■ **Exercise details**
Write out the material below again, unchanged.

-.-.-

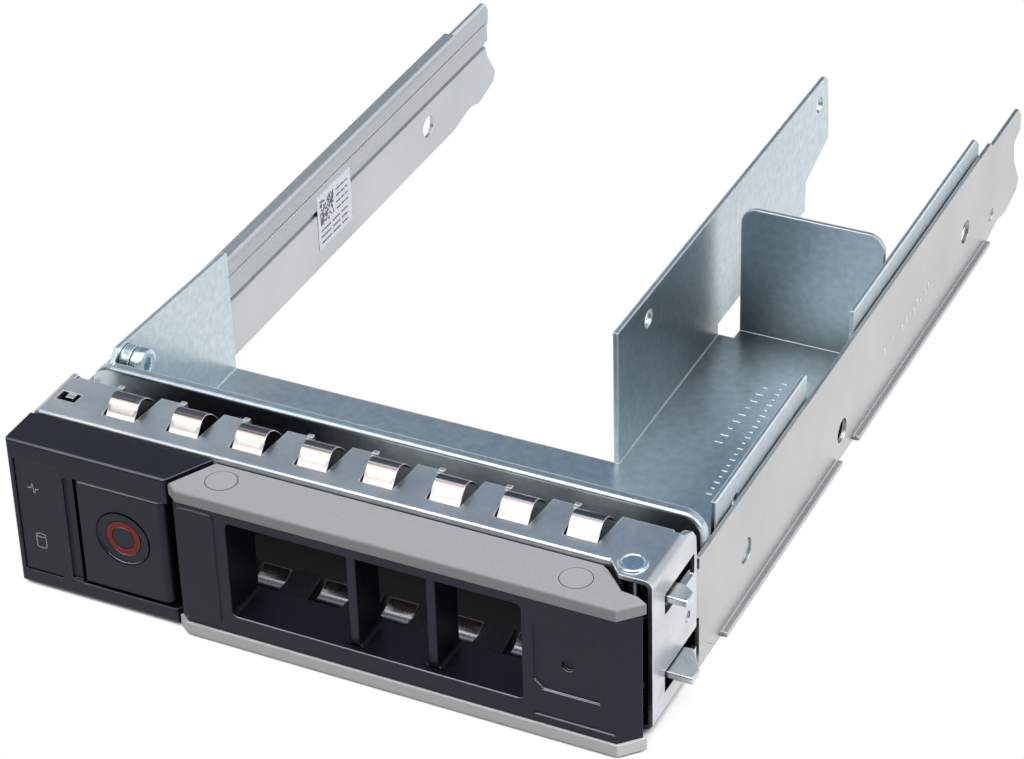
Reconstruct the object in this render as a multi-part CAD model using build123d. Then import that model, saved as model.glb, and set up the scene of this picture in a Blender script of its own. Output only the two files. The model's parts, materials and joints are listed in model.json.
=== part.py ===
from build123d import *

import math
import os

# All sizes are in millimetres. While building, x = 0 is the outer face of the right rail and
# x runs negative to the left, y = 0 is the front plane of the cover, and z = 0 is the table.
# The last step moves every part so that the middle of the base is the origin.

# Overall tray
tray_width = 107.0
tray_length = 168.0
cover_top = 28.0

# Front cover, one folded sheet
cover_inset = 2.0
cover_width = tray_width - cover_inset
cover_sheet = 0.8
cover_base = 0.9
cover_bend = 1.4
cover_front = 2.5
cover_depth = 13.0
cover_side_depth = 16.2
cover_step_outer = 7.5
cover_step_inner = 5.3
cover_lip_depth = 3.0
cover_lip_round = 0.6
cover_hole_margin = 2.0
cover_hole_width = 3.3
cover_hole_from = cover_width - cover_hole_margin
cover_hole_to = cover_hole_from - cover_hole_width
cover_hole_front = 6.6
cover_hole_rear = 8.8
cover_tab_width = 1.4
cover_tab_length = 1.1
cover_nub_width = 1.0
cover_nub_height = 0.5
cover_corner_drop = 5.7
cover_corner_run = 3.6
clinch_y = 12.9
clinch_z = 12.8
clinch_radius = 0.95
clinch_depth = 0.3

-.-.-

■ **Task response**
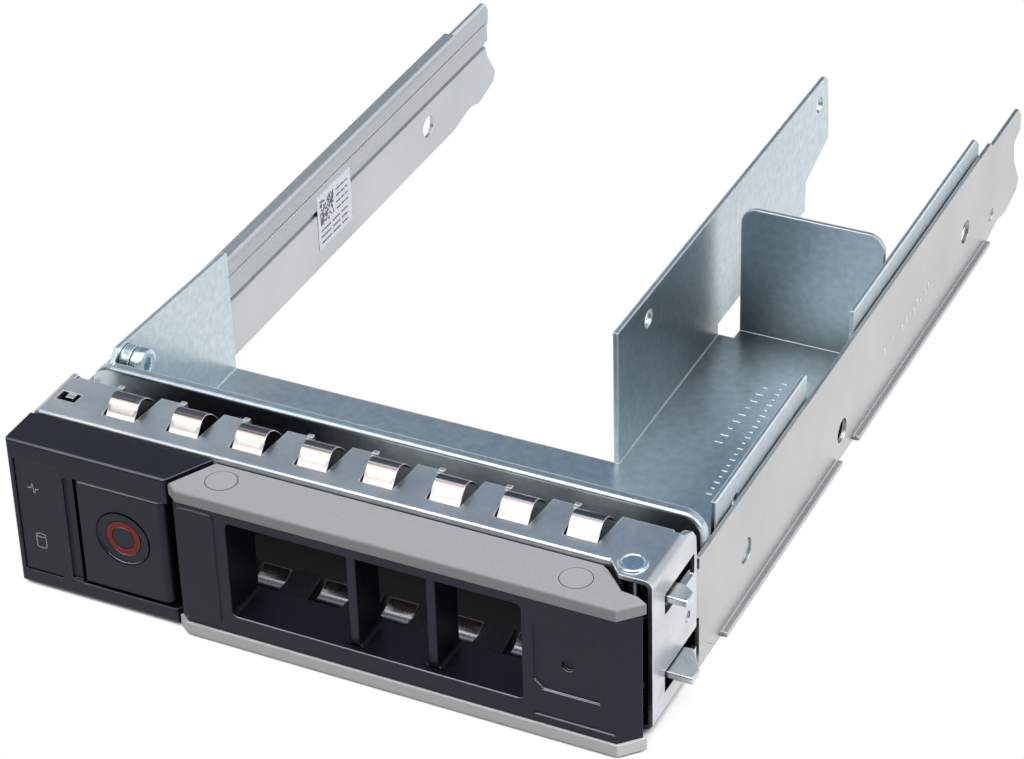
Reconstruct the object in this render as a multi-part CAD model using build123d. Then import that model, saved as model.glb, and set up the scene of this picture in a Blender script of its own. Output only the two files. The model's parts, materials and joints are listed in model.json.
=== part.py ===
from build123d import *

import math
import os

# All sizes are in millimetres. While building, x = 0 is the outer face of the right rail and
# x runs negative to the left, y = 0 is the front plane of the cover, and z = 0 is the table.
# The last step moves every part so that the middle of the base is the origin.

# Overall tray
tray_width = 107.0
tray_length = 168.0
cover_top = 28.0

# Front cover, one folded sheet
cover_inset = 2.0
cover_width = tray_width - cover_inset
cover_sheet = 0.8
cover_base = 0.9
cover_bend = 1.4
cover_front = 2.5
cover_depth = 13.0
cover_side_depth = 16.2
cover_step_outer = 7.5
cover_step_inner = 5.3
cover_lip_depth = 3.0
cover_lip_round = 0.6
cover_hole_margin = 2.0
cover_hole_width = 3.3
cover_hole_from = cover_width - cover_hole_margin
cover_hole_to = cover_hole_from - cover_hole_width
cover_hole_front = 6.6
cover_hole_rear = 8.8
cover_tab_width = 1.4
cover_tab_length = 1.1
cover_nub_width = 1.0
cover_nub_height = 0.5
cover_corner_drop = 5.7
cover_corner_run = 3.6
clinch_y = 12.9
clinch_z = 12.8
clinch_radius = 0.95
clinch_depth = 0.3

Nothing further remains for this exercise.